Çanakkale zaferi, askeri öngörü ve özverinin ürünü olarak, direnme ve vatan savunması bilincini doğurdu. Dolayısıyla bu da savaş alanında, siperlerde ve savaşın etkilediği Anadolu ile İstanbul’da, ulus olma bilincinin uyanışını tetikledi. Bir başka deyişle halkın ulus olma yolunda o güne kadar attığı ilk ve en önemli işaret fişeği Çanakkale Savaşı’ydı.

Turgut Özakman, Fazıl Hüsnü Dağlarca’dan alıntıladığı “Çanakkale yeni Türkiye’nin önsözüdür” ifadesiyle, bir halkın diriliş ve direncini öne çıkarıyor. Bugün Türkiye için “sonsözü” söylemeye hevesli olanlar ve onların peşinden gidenler, Türkiye’nin Çanakkale önsözünü, Diriliş’ten okuyup gerekli dersleri çıkarır mı?
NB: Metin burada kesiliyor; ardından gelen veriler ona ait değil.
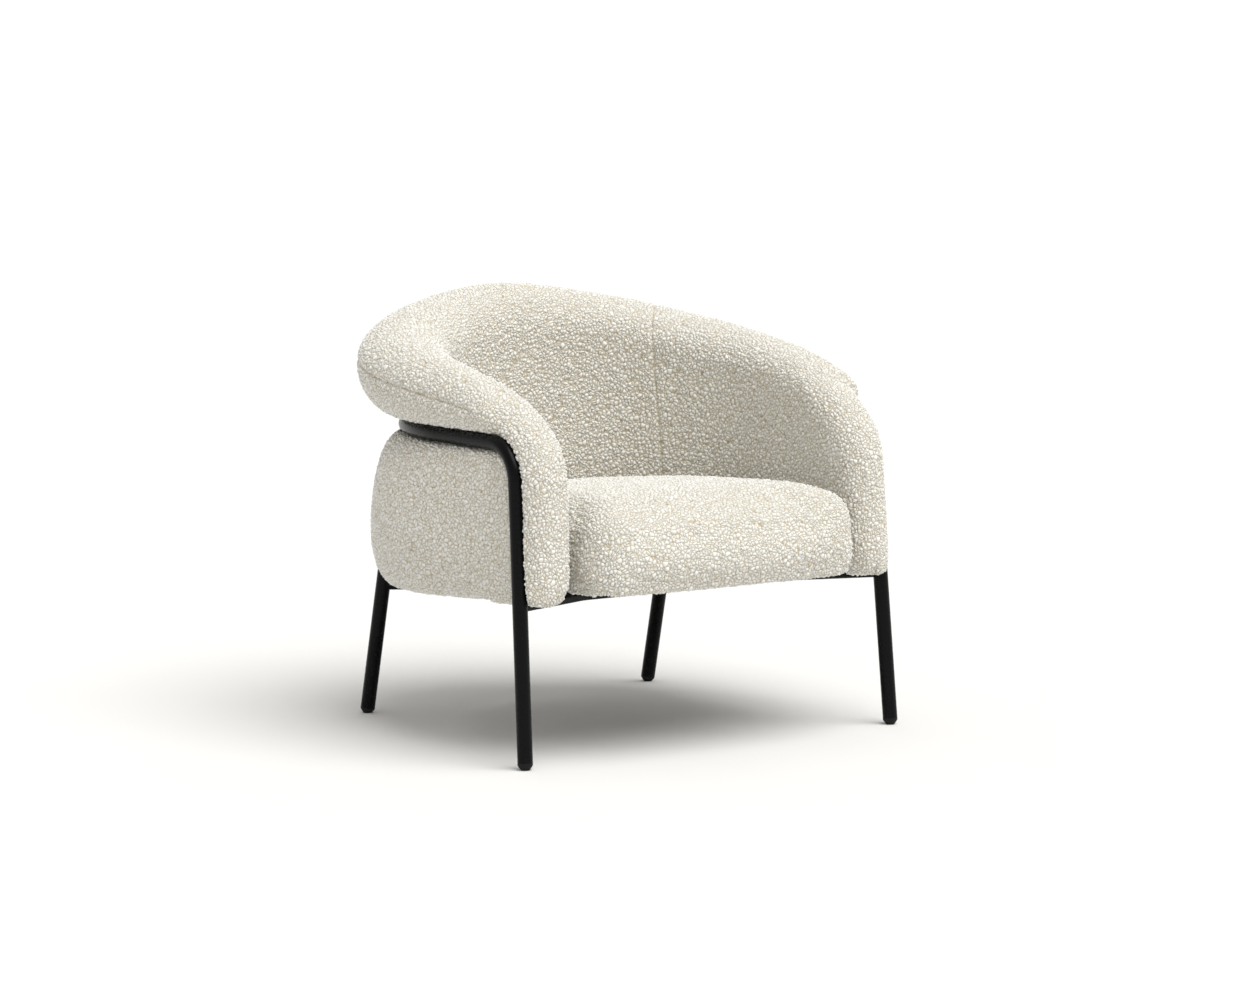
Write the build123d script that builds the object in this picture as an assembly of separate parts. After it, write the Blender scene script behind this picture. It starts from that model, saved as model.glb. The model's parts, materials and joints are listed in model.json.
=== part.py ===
from build123d import *
import math
import os

# Upholstered tub armchair on a black steel tube frame.
# Frame: millimetres, +Z up, -Y towards the chair's front, +X towards the sitter's left hand.
# Origin: centre of the chair's box, on the floor.

# ---------------------------------------------------------------- driving dimensions
FEET_Y = -319.7            # line of the two front feet
TUBE_R = 12.5              # hoop and leg tube
TUBE_WALL = 1.5
RAIL_R = 11.0              # front and rear rail tube

HOOP_X = 361.4             # half width of the hoop, and radius of its round back
HOOP_Z = 516.5             # height of the hoop's arms
HOOP_C = FEET_Y + 272.0    # centre of the round back
LEG_LEAN_X = 0.0232        # how far a front leg leans in, per unit of height
LEG_LEAN_Y = 0.0897        # how far it leans back
BEND_R = 65.0              # bend from leg to arm

REAR_FOOT = (297.6, FEET_Y + 611.5)
REAR_LEAN = (0.0045, 0.2366)    # in and forward, per unit of height
GLIDE_H = 11.0             # foot glides: height, tip and shoulder
GLIDE_TIP_R = 6.0
GLIDE_SHOULDER = 9.0
GLIDE_ROUND = 5.0

FRONT_RAIL_Z = 262.0
FRONT_RAIL_BEND = (205.0, FEET_Y + 80.0)
REAR_RAIL_Z = 232.0
REAR_RAIL_BEND = (215.0, FEET_Y + 508.0)
RAIL_BEND_R = 60.0

INNER_A = -83.0            # inner face of the tub, measured out from the hoop's line
TUB_BOTTOM_Z = 260.0       # underside of the tub at the front feet line
TUB_SLOPE = 0.04           # fall of the tub's underside towards the back
SEAT_SLOPE = 0.06          # fall of the seat towards the back
GROOVE = 14.0              # half size of the groove that the hoop lies in
COVER = 2.5                # thickness of the fabric covers
NOSE_OUT = 4.0             # outer face of the arm front, from the hoop's line
NOSE_IN = -85.0
NOSE_HEEL = 118.0          # where the arm front ends inside the tub, behind the front feet
NOSE_TOP_Z = 591.5         # top of the roll there
NOSE_LOW = -26.5           # front of the arm at its underside, from the front feet
NOSE_FRONT = (-12.5, 452.0)     # where the arm front starts to turn back: place and height
NOSE_CROWN = (26.0, 536.0)      # a point on the turn over the arm
BACK_SEAM = 46.0           # angle of the seams between back and arms, from the side

SEAT_HALF = 274.0
SEAT_BACK = 265.0          # depth of the seat's round back, behind the centre of the tub's back
SEAT_FRONT = FEET_Y - 66.0
SEAT_BOW = 13.0
SEAT_CORNER = 58.0
SEAT_BOTTOM = -13.0        # heights on the seat's sloping plane, from the frame's underside
SEAT_TOP = 136.0
FRAME_Z = 276.0            # underside of the wooden seat frame above the front rail
FRAME_H = 32.0
WOOD = 22.0
FRAME_OUTLINE = [(-240, -30), (240, -30), (240, 320), (160, 478), (-160, 478), (-240, 320)]

RIM_A = (-40.0, -22.0)     # plywood rims of the tub, inside the hoop
BOLT_R = 3.0
SEAT_TOP_ROUND = 52.0
SEAT_LOW_ROUND = 34.0
PLATE, PLATE_HALF = 4.0, 16.0   # steel mounting plates: thickness and half width
FRONT_PLATE = (72.0, 112.0)     # where the plates start and end, behind the front feet
REAR_PLATE = (455.0, 514.0)
REAR_LIP = (503.0, 513.0)       # downturned lip that stands on the rear rail
REAR_LIP_DROP = 16.0
NOTCH = 2.0                # room for the plates in the seat's cover, each way
NOTCH_ENDS = 6.0
HEAD_W, HEAD_H = 10.0, 4.0      # bolt heads
WASHER_R, WASHER_H = 6.0, 1.2
NUT_R, NUT_DEPTH = 3.9, 9.0     # tee nuts
NUT_FLANGE_R, NUT_FLANGE_H = 9.5, 1.2
CROSS_H = 20.0             # height of the wooden cross rail over the front steel rail
FRONT_BOLT_X, FRONT_BOLT_Y = 150.0, 102.0
REAR_BOLT_X, REAR_BOLT_Y = 98.0, 467.0
SPRING_X = [-130.0, -65.0, 0.0, 65.0, 130.0]
SPRING_WIRE = 1.8
SPRING_WIDTH = 42.0
SPRING_TURN = 10.0
SPRING_START = -18.0
SPRING_LOOPS = 24
CLIP_W, CLIP_HALF, CLIP_H = 9.0, 5.0, 1.4    # clips that hold the ends of the springs
PAD_H = 3.0                # insulating pad on the springs
PAD_W = FRAME_H + 2 * SPRING_WIRE + 1.6
DUST = 1.0
RIM_LOW, RIM_H = 272.0, 32.0    # underside and height of the tub's lower rim
RIM_START = 66.0           # front end of the rims, behind the front feet
UPPER_RIM = (HOOP_Z - 20.0, HOOP_Z + 12.0)
FRONT_POST = (66.0, 112.0)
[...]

Bilgi olan-olmayan, tarih olan-hurafe arasındaki ayrımın enikonu belirsizleştiği günümüzde, Turgut Özakman’ın çabası ve çalışmaları, gerçeğe yönelişimiz açısından bir soluk alışa işaret ediyor. Daha da önemlisi gerçeği kavramamızı sağlayacak bir emek ürünü biçiminde, geçmişten dersler vererek geleceğimizi aydınlatıyor. Bir anlamda Çılgın Türklerin, diriliş ve direnişini destansı bir dille gün ışığıyla buluşturuyor…


Diriliş-Çanakkale 1915 / Turgut Özakman / Bilgi Yayınevi / 686 s.